In the context of its collaboration with the CIÉCO Research and Inquiry Group, the Musée d’art contemporain presents a lecture by Sjarel Ex, on Wednesday, March 15 at 12:30 p.m., accessible via CIÉCO’s Zoom platform.
“In 2004, climate change and maintenance issues stimulated those of us working at Museum Boijmans Van Beuningen to start the process of developing Depot, a new storage space for Rotterdam’s art collection.
Earlier experiences had made me realize that the public is curious about art conservation and restoration processes but isn’t always informed. Various examples of storage-like displays in museums, as well as the innovative work of architects such as Carlo Scarpa and Lina Bo Bardi, also made me keenly aware that using diverse methods of display enhances attention and curiosity.
An inconvenient truth of encyclopedic museums is that only a small percentage of the collection is shown. Although protected and cared for, artworks that remain in storage for generations usually sink into oblivion. However, isn’t a museum’s core responsibility to connect art and artists with diverse audiences and share knowledge, enthusiasm, and even dismay in public?
The specific situation of Rotterdam, a port city with 660,000 inhabitants speaking 176 languages—including many who carry out hard labour to make a fresh start with their family in a new culture and environment—compelled us to reach out through all kinds of innovative, educational initiatives. We also realized that people who are proud of their collection, a treasure belonging to the community, would probably foster renewed engagement.
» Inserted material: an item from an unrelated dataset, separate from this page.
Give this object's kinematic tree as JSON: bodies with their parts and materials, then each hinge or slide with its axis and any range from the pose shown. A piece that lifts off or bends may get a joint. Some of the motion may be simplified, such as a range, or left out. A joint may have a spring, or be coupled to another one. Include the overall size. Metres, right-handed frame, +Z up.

Such considerations led me to propose a plan to build a Depot next to Museum Boijmans Van Beuningen. As a publicly accessible storage space, Depot would act as the institution’s anchor point, a ‘standing leg’ so to speak, to which the actual museum’s spaces would be the corresponding ‘playing leg.’ In the Depot’s mandate and outline of strategic priorities, all the functions involved in caring for a collection (and more) are present and International Council of Museums (ICOM) protocols are fully respected. We give visitors access to the storage spaces, show the offices in the back of the museum, and explore the various situations that can occur in the life of an artwork—the lives of 151,000 artworks.”
Sjarel Ex, December 2022
Sjarel Ex (b. 1957) studied art history in Utrecht and became a specialist in the field of the Dutch avant-garde and the connections between the De Stijl movement and the international avant-garde, the German Bauhaus in particular. As a freelance art historian, Ex has published essays and curated exhibitions internationally, and organized site-specific exhibitions in public spaces in Amsterdam (Century ’87, 1987) and Utrecht (Nightlines, 1991 and Panorama 2000, 1999). In 1988, he was appointed General Director at the Centraal Museum Utrecht, where he oversaw the presentation of more than 300 exhibitions, spanning from Utrecht Caravaggism to contemporary art, design, and fashion. When the museum was refurbished, Ex developed innovative storage spaces for its encyclopedic collection. In 2004, he became General Director of Museum Boijmans Van Beuningen, renowned for its collections, exhibitions, and education and research programs. Under his stewardship the museum’s collection grew extensively and a broad program of travelling exhibitions and extramural activities was developed. As the museum entered its renovation period, Ex initiated Depot Boijmans Van Beuningen, an accessible and transparent storage system for the museum’s 151,000 artworks that foregrounds conservation, education, and museum practices. Depot opened in November 2021, to great public and critical acclaim. Ex left Rotterdam in 2022, and continues his career as a freelance curator, writer, and advisor.